- What the exercise asks
Reproduce the material in full, unchanged.

- Stored data
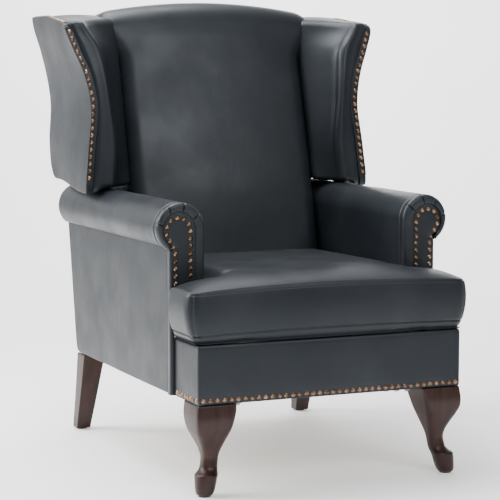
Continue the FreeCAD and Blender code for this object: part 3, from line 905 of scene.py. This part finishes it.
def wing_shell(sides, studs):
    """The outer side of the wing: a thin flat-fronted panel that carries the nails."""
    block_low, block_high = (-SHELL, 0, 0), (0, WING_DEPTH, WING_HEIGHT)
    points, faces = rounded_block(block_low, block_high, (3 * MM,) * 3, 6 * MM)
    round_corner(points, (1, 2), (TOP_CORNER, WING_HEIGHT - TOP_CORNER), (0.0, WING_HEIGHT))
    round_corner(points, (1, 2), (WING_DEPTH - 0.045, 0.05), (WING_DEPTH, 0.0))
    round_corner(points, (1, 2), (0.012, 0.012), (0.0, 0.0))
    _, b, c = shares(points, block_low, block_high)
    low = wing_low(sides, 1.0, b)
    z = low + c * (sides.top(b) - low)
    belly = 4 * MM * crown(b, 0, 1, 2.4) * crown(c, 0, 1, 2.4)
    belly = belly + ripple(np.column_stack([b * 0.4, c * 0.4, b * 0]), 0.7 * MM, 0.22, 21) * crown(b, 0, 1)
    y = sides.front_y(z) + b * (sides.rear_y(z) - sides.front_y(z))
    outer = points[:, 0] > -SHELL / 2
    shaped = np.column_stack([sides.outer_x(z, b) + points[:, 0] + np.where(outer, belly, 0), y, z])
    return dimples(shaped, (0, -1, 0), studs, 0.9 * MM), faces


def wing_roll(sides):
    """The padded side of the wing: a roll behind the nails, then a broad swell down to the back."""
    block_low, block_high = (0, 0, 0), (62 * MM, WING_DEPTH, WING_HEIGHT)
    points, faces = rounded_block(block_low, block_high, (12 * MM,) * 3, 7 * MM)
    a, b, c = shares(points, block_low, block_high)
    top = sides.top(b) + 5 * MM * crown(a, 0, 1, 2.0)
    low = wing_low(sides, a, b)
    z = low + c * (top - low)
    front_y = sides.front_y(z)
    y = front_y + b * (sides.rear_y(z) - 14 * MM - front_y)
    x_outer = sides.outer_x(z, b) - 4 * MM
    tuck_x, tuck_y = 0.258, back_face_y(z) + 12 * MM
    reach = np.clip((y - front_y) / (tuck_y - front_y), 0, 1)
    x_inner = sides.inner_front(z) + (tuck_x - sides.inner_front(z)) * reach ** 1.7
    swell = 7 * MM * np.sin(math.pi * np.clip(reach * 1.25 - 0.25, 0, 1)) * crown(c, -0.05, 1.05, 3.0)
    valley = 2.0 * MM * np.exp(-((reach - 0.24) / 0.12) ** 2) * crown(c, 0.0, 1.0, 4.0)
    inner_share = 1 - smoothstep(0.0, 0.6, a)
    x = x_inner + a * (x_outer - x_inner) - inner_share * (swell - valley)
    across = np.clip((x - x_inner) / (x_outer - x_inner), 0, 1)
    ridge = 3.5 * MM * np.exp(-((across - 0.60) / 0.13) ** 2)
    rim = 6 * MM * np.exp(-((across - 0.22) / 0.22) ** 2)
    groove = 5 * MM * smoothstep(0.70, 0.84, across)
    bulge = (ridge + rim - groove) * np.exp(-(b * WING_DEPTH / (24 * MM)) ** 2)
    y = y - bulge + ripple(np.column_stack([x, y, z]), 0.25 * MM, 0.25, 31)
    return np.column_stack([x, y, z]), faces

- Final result
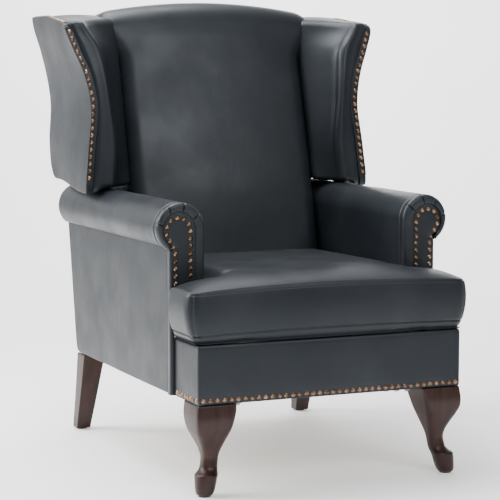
Continue the FreeCAD and Blender code for this object: part 3, from line 905 of scene.py. This part finishes it.
def wing_shell(sides, studs):
    """The outer side of the wing: a thin flat-fronted panel that carries the nails."""
    block_low, block_high = (-SHELL, 0, 0), (0, WING_DEPTH, WING_HEIGHT)
    points, faces = rounded_block(block_low, block_high, (3 * MM,) * 3, 6 * MM)
    round_corner(points, (1, 2), (TOP_CORNER, WING_HEIGHT - TOP_CORNER), (0.0, WING_HEIGHT))
    round_corner(points, (1, 2), (WING_DEPTH - 0.045, 0.05), (WING_DEPTH, 0.0))
    round_corner(points, (1, 2), (0.012, 0.012), (0.0, 0.0))
    _, b, c = shares(points, block_low, block_high)
    low = wing_low(sides, 1.0, b)
    z = low + c * (sides.top(b) - low)
    belly = 4 * MM * crown(b, 0, 1, 2.4) * crown(c, 0, 1, 2.4)
    belly = belly + ripple(np.column_stack([b * 0.4, c * 0.4, b * 0]), 0.7 * MM, 0.22, 21) * crown(b, 0, 1)
    y = sides.front_y(z) + b * (sides.rear_y(z) - sides.front_y(z))
    outer = points[:, 0] > -SHELL / 2
    shaped = np.column_stack([sides.outer_x(z, b) + points[:, 0] + np.where(outer, belly, 0), y, z])
    return dimples(shaped, (0, -1, 0), studs, 0.9 * MM), faces


def wing_roll(sides):
    """The padded side of the wing: a roll behind the nails, then a broad swell down to the back."""
    block_low, block_high = (0, 0, 0), (62 * MM, WING_DEPTH, WING_HEIGHT)
    points, faces = rounded_block(block_low, block_high, (12 * MM,) * 3, 7 * MM)
    a, b, c = shares(points, block_low, block_high)
    top = sides.top(b) + 5 * MM * crown(a, 0, 1, 2.0)
    low = wing_low(sides, a, b)
    z = low + c * (top - low)
    front_y = sides.front_y(z)
    y = front_y + b * (sides.rear_y(z) - 14 * MM - front_y)
    x_outer = sides.outer_x(z, b) - 4 * MM
    tuck_x, tuck_y = 0.258, back_face_y(z) + 12 * MM
    reach = np.clip((y - front_y) / (tuck_y - front_y), 0, 1)
    x_inner = sides.inner_front(z) + (tuck_x - sides.inner_front(z)) * reach ** 1.7
    swell = 7 * MM * np.sin(math.pi * np.clip(reach * 1.25 - 0.25, 0, 1)) * crown(c, -0.05, 1.05, 3.0)
    valley = 2.0 * MM * np.exp(-((reach - 0.24) / 0.12) ** 2) * crown(c, 0.0, 1.0, 4.0)
    inner_share = 1 - smoothstep(0.0, 0.6, a)
    x = x_inner + a * (x_outer - x_inner) - inner_share * (swell - valley)
    across = np.clip((x - x_inner) / (x_outer - x_inner), 0, 1)
    ridge = 3.5 * MM * np.exp(-((across - 0.60) / 0.13) ** 2)
    rim = 6 * MM * np.exp(-((across - 0.22) / 0.22) ** 2)
    groove = 5 * MM * smoothstep(0.70, 0.84, across)
    bulge = (ridge + rim - groove) * np.exp(-(b * WING_DEPTH / (24 * MM)) ** 2)
    y = y - bulge + ripple(np.column_stack([x, y, z]), 0.25 * MM, 0.25, 31)
    return np.column_stack([x, y, z]), faces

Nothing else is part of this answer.